I saw your other proposal on the Wood article — Castro and Gardner for Wood and Sheffield. I think that’s reasonably fair, value-wise, but I don’t see a fit here. Wood fits excellently with the Yankees, and it’d be cool to pair Jordan with his bro Justus in the Yanks’ org. But Gardner is of no use to the Dodgers, and he’s the one that really brings the surplus value to the table on NY’s end. LA already has Joc in CF and Puig in RF, plus they have Andrew Toles in LF who’s pretty similar to Gardner. They also have Ethier, and they have Trayce Thompson and Scott Van Slyke and Darin Ruf as RHs to platoon with Toles and/or Ethier.
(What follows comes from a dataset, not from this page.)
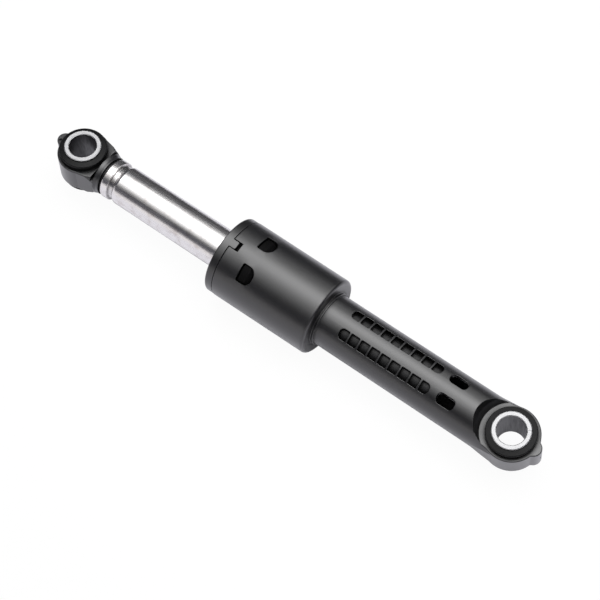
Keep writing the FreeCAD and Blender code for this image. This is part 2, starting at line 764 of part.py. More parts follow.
os.makedirs("parts", exist_ok=True)
for name, shape in build_parts().items():
    solids = len(shape.Solids)
    print(f"{name}: valid {shape.isValid()}, solids {solids}, volume {shape.Volume:.1f}")
    shape.exportStep(f"parts/{name}.step")
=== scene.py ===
"""Washing machine shock absorber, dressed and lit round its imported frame.

Lengths are in metres, unless a name ends in _mm.
"""
import logging
import math
from abc import ABC, abstractmethod
from dataclasses import dataclass, field
from enum import Enum

import bmesh
import bpy
from mathutils import Matrix, Vector


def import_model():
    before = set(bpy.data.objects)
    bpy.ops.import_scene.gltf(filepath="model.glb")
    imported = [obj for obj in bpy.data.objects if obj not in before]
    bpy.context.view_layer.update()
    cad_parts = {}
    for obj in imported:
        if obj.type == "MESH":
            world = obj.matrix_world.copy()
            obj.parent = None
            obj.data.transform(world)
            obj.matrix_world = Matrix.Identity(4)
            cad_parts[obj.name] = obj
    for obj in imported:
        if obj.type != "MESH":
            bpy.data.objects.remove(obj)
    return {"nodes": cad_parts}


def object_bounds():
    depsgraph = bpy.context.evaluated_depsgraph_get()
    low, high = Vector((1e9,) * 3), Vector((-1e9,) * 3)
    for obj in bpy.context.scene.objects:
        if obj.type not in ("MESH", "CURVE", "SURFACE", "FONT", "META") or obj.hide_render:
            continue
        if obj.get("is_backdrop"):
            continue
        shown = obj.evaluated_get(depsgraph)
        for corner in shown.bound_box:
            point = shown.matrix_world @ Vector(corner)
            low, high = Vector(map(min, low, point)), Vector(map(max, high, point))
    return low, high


LOG = logging.getLogger("damper")
MM = 0.001
WHITE = "ffffff"

# Refraction of nylon and rubber
POLYMER_IOR = 1.5

# Rays that look for nearby walls, for rounded edges and for the floor's shade
RECESS_SAMPLES = 8
EDGE_SAMPLES = 6
FLOOR_SAMPLES = 4

# Numbers of the sockets by which Blender's Mix node takes and gives colours
MIX_FIRST = 6
MIX_SECOND = 7
MIX_RESULT = 2

Socket = bpy.types.NodeSocket
Value = float | tuple[float, ...] | Socket
Range = tuple[float, float]


def linear(hex_code: str) -> tuple[float, float, float, float]:
    """Turns an sRGB hex colour into Blender's linear RGBA.

    Args:
        hex_code: Six hex digits, such as "1c1b1d".

    Returns:
        Linear red, green, blue and an alpha of 1.
    """
    channels = []
    for start in (0, 2, 4):
        value = int(hex_code[start:start + 2], 16) / 255
        channels.append(value / 12.92 if value <= 0.04045 else ((value + 0.055) / 1.055) ** 2.4)
    return (*channels, 1.0)


def per_metre(size_mm: float) -> float:
    """Scale of a texture whose patches are that many millimetres across."""
    return 1 / (size_mm * MM)


class Metal(Enum):
    """Whether a surface is a metal, as Principled's metallic value."""

    NO = 0.0
    YES = 1.0


class Octaves(Enum):
    """How rich a noise pattern is, as its detail value."""

    PLAIN = 2.0
    GRAINY = 3.0
    CLOUDY = 4.0
    MOTTLED = 5.0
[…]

They also have Cody Bellinger and Alex Verdugo almost ready for the bigs, so I don’t see any way they’d give up value for Gardner, especially since he too comes with some platoon splits.
Castro, with his low OBP, doesn’t seem like a Friedman/Zaidi type of player, and the Dodgers seem to be targeting bigger fish at the moment like Dozer/Kinsler/Forsythe. However, Castro is a controllable RH-hitting 2b, so maybe there’s a fit here. No way Dodgers would give up Wood for Castro, but maybe a Castro for Sheffield and Trayce Thompson might work? Honestly, though, Castro doesn’t seem like someone Friedman would be interested in…as I said in the article, if the Yankees were to move Starlin, I think it makes the most sense to market him as a SS.


Castro is learning a new position, on a new team, in a new city, which are 2nd base, Yankees, New York City. That’s a lot for one guy. He’s youthful, has power, and seems to be maturing into what scouts said he could be. He’s a late bloomer, and with his contract, a stone bargain. This guy’s got a lot of good years in him, barring any catastrophic injury.

Austin Yamada

Is he a late bloomer though? The guy was the youngest player to EVER lead the NL in hits at age 21. If anything, he’s only regressed since then, and I see a player whose walk rates, strikeout rates, and stolen base totals have all been trending in the wrong direction for the last few years now.
Do I think there’s a chance he could be good, and that I may be eating my words for advocating to trade him now? Sure, I can see that.
But is it true that he was good or worth his contract last season? No, and no…if he doesn’t improve drastically from his 2016 production, he is of little to negative value.